会社法上の規定からすれば、「監査役」は使用人(従業員)となることができませんので、「常勤役員等」の経営管理の下で「専任技術者」として業務に従事することができません。
よって、「監査役」は専任技術者になることができないということです。(明記はされていませんが、数多くの自治体で「監査役は専任技術者になれない。」という取り扱いがされています。)
「原則として」とは
上記に述べた説明には「原則として」と記載してあります。
では、「できる場合(条件)もある」のか。
これについては、相当に難しいといえます。
少なくとも、今回の「監査役」について言えば、例外の適用を受けたという事例は知りません。
これらに準ずる者
建設業許可の要件「常勤役員等」については、株式会社においては「取締役」が原則と説明しました。
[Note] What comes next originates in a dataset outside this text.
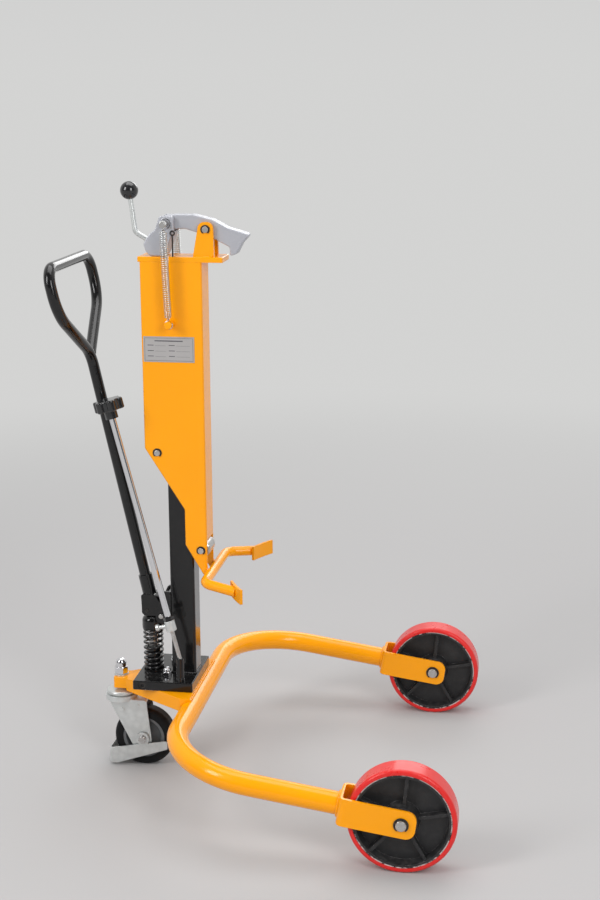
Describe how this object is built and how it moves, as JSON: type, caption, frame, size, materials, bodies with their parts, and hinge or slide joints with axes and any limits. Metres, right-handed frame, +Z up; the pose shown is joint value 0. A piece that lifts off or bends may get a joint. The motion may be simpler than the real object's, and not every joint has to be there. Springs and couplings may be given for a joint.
{
  "type": "hydraulic drum truck",
  "caption": "Hydraulic drum truck with bent-tube wheeled frame, mast, lifting carriage, rim gripper, pump lever and release rod.",
  "frame": {"origin": "on the floor, under the middle of the overall length and width", "axes": "+X forwards to the open end that takes the drum, +Y to the left of somebody pushing it, +Z up"},
  "size_m": [0.8114, 0.816, 1.2015],
  "materials": {
    "yellow_paint": "smooth gloss powder coat",
    "black_paint": "gloss black enamel",
    "grey_cast_paint": "silver-grey paint over a casting",
    "zinc": "dull zinc plate",
    "bright_steel": "bright plated steel",
    "plain_steel": "turned steel",
    "dark_clip": "blackened spring steel",
    "red_tread": "satin polyurethane",
    "black_core": "satin black casting",
    "caster_tread": "satin black rubber",
    "caster_hub_grey": "grey moulded nylon",
    "black_plastic": "gloss black phenolic",
    "black_spring": "gloss black spring wire",
    "label_stock": "pale satin label"
  },
  "bodies": {
    "chassis": {"frame_tube": "yellow_paint", "caster_bracket": "yellow_paint", "wheel_fork_left": "yellow_paint", "wheel_fork_right": "yellow_paint", "wheel_axles": "plain_steel", "axle_clips": "dark_clip", "pump_block": "black_paint", "block_screws": "bright_steel", "port_plugs": "dark_clip", "mast_tube": "black_paint", "cylinder_barrel": "plain_steel", "cylinder_gland": "plain_steel", "lever_bracket": "black_paint", "lever_pivot_pin": "plain_steel", "pump_barrel": "black_paint", "valve_housing": "black_paint", "return_spring": "black_spring", "caster_stem": "zinc", "stem_washer": "zinc", "stem_dome_nut": "bright_steel"},
    "wheel_left": {"tyre_left": "red_tread", "wheel_core_left": "black_core", "wheel_bearings_left": "plain_steel"},
    "wheel_right": {"tyre_right": "red_tread", "wheel_core_right": "black_core", "wheel_bearings_right": "plain_steel"},
    "caster_swivel": {"caster_fork": "zinc", "caster_axle_bolt": "plain_steel"},
    "caster_wheel": {"caster_tyre": "caster_tread", "caster_hub": "caster_hub_grey"},
    "brake": {"brake_pedal": "zinc"},
    "carriage": {"carriage_channel": "yellow_paint", "top_plate": "yellow_paint", "clamp_ears": "yellow_paint", "stop_eye": "dark_clip", "belly_bar": "yellow_paint", "belly_pads": "yellow_paint", "label_plate": "label_stock", "pivot_pins": "plain_steel", "pin_clips": "dark_clip", "spring_studs": "yellow_paint", "piston_rod": "bright_steel", "tension_springs": "zinc"},
    "upper_guide": {"upper_roller": "plain_steel"},
    "lower_guide": {"lower_roller": "plain_steel"},
    "gripper": {"clamp_arm": "grey_cast_paint", "cam_pin": "plain_steel"},
    "cam": {"cam_lever": "grey_cast_paint", "cam_lever_rod": "zinc", "ball_knob": "black_plastic"},
    "pump_lever": {"lever_socket": "black_paint", "press_pin": "plain_steel", "handle_tube": "black_paint"},
    "press_roller": {"pressure_roller": "plain_steel"},
    "plunger": {"pump_plunger": "plain_steel", "spring_cap": "black_paint"},
    "release": {"release_knob": "black_plastic", "release_rod": "bright_steel", "rod_collar": "zinc", "valve_spindle": "plain_steel"}
  },
  "joints": [
    {"name": "wheel_left_spin", "type": "hinge", "parent": "chassis", "child": "wheel_left", "pos_m": [0.30567, 0.366, 0.1], "axis": [0, 1, 0], "continuous": true},
    {"name": "wheel_right_spin", "type": "hinge", "parent": "chassis", "child": "wheel_right", "pos_m": [0.30567, -0.366, 0.1], "axis": [0, 1, 0], "continuous": true},
    {"name": "caster_swivel_turn", "type": "hinge", "parent": "chassis", "child": "caster_swivel", "pos_m": [-0.31483, 0, 0.1457], "axis": [0, 0, 1], "continuous": true},
    {"name": "caster_wheel_spin", "type": "hinge", "parent": "caster_swivel", "child": "caster_wheel", "pos_m": [-0.26632, 0, 0.0625], "axis": [0, 1, 0], "continuous": true},
    {"name": "brake_tilt", "type": "hinge", "parent": "caster_swivel", "child": "brake", "pos_m": [-0.26632, 0, 0.0625], "axis": [0, 1, 0], "range_deg": [0, 15]},
    {"name": "carriage_lift", "type": "slide", "parent": "chassis", "child": "carriage", "axis": [0, 0, 1], "range_m": [-0.191, 0.059]},
    {"name": "upper_roller_turn", "type": "hinge", "parent": "carriage", "child": "upper_guide", "pos_m": [-0.21732, 0, 0.675], "axis": [0, 1, 0], "range_deg": [-660, 205]},
    {"name": "lower_roller_turn", "type": "hinge", "parent": "carriage", "child": "lower_guide", "pos_m": [-0.13332, 0, 0.477], "axis": [0, 1, 0], "range_deg": [-205, 660]},
    {"name": "gripper_tilt", "type": "hinge", "parent": "carriage", "child": "gripper", "pos_m": [-0.11432, 0, 1.113], "axis": [0, -1, 0], "range_deg": [0, 10.5], "deforming": ["tension_springs"]},
    {"name": "cam_turn", "type": "hinge", "parent": "gripper", "child": "cam", "pos_m": [-0.19032, 0, 1.124], "axis": [0, 1, 0], "range_deg": [0, 84]},
    {"name": "pump_lever_swing", "type": "hinge", "parent": "chassis", "child": "pump_lever", "pos_m": [-0.22032, 0, 0.332], "axis": [0, -1, 0], "range_deg": [0, 45], "stiffness_Nm_per_rad": 7.6, "springref_deg": -22.35},
    {"name": "press_roller_turn", "type": "hinge", "parent": "pump_lever", "child": "press_roller", "pos_m": [-0.25233, 0, 0.339], "axis": [0, 1, 0], "continuous": true},
    {"name": "plunger_stroke", "type": "slide", "parent": "chassis", "child": "plunger", "axis": [0, 0, -1], "range_m": [0, 0.0256], "deforming": ["return_spring"]},
    {"name": "release_turn", "type": "hinge", "parent": "chassis", "child": "release", "pos_m": [-0.17333, -0.066, 0.258], "axis": [-0.2436, 0, 0.9699], "range_deg": [0, 120]}
  ],
  "couplings": [
    {"joint": "upper_roller_turn", "follows": "carriage_lift", "rad_per_m": 59.88},
    {"joint": "lower_roller_turn", "follows": "carriage_lift", "rad_per_m": -59.88},
    {"joint": "cam_turn", "follows": "gripper_tilt", "ratio": 8},
    {"joint": "plunger_stroke", "follows": "pump_lever_swing", "m_per_rad": 0.032}
  ]
}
よって、「監査役」は「常勤役員等」に選任することができません。
しかし、ガイドラインは以下のように規定されています。
「常勤役員等」とは、法人である場合においてはその役員のうち常勤であるもの、個人である場合にはその者又はその支配人をいい、「役員」とは、業務を執行する社員、取締役、執行役又はこれらに準ずる者をいう。
建設業許可事務ガイドライン 抜粋
ここで注目すべきは「これらに準ずる者」です。
「これらに準ずる者」とは、以下のように定義されます。
「これらに準ずる者」とは、法人格のある各種組合等の理事等をいい、執行役員、監査役、会計参与、監事及び事務局長等は原則として含まないが、業務を執行する社員、取締役又は執行役に準ずる地位にあって、建設業の経営業務の執行に関し、取締役会の決議を経て取締役会又は代表取締役から具体的な権限委譲を受けた執行役員等(建設業に関する事業の一部のみ分掌する事業部門(一部の営業分野のみを分掌する場合や資金・資材調達のみを分掌する場合等)の業務執行に係る権限移譲を受けた執行役員等を除く。以下同じ。)については、含まれるものとする。
建設業許可事務ガイドライン 抜粋
上記によれば、株式会社においては、取締役会の決議を経て取締役会又は代表取締役から具体的な権限委譲を受けた執行役員等の場合を「これらに準ずる者」とすることができます。
監査役は不可と考えて良い
申請事務に際しては、組織図や分掌規程を提出し、その実情を証明するわけです。
理論上は万が一「監査役」が「準ずる者」に該当するのであれば、常勤役員等に選任することも可能と言えなくも無いのです。
しかし、実際のところは、会社法上の規定を考慮するならば、「準ずる者」に該当することは考えられず、よって監査役を常勤役員等に選任することができないと言えます。
ちなみに、通常の執行役員であれば考慮する余地があるかもしれませんが、いずれにしてもかなり難しい基準であるとご理解下さい。
まとめ
建設業許可においては監査役は不都合
建設業許可にいおいて「監査役」は、「常勤役員等」にもなれず、経営経験も積むことができません。また、専任技術者に選任することもできません。
よって、建設業許可においては「監査役」は不都合といえます。
もちろん、「監査役」は業務監査・会計監査などの重要な業務を担いますので、不要な役職ではありません。
何気なく数あわせで監査役を選任されている会社も多く見受けられます。
いまいちど人選を考える。または不要であれば監査役を廃止する方向で検討することも必要です。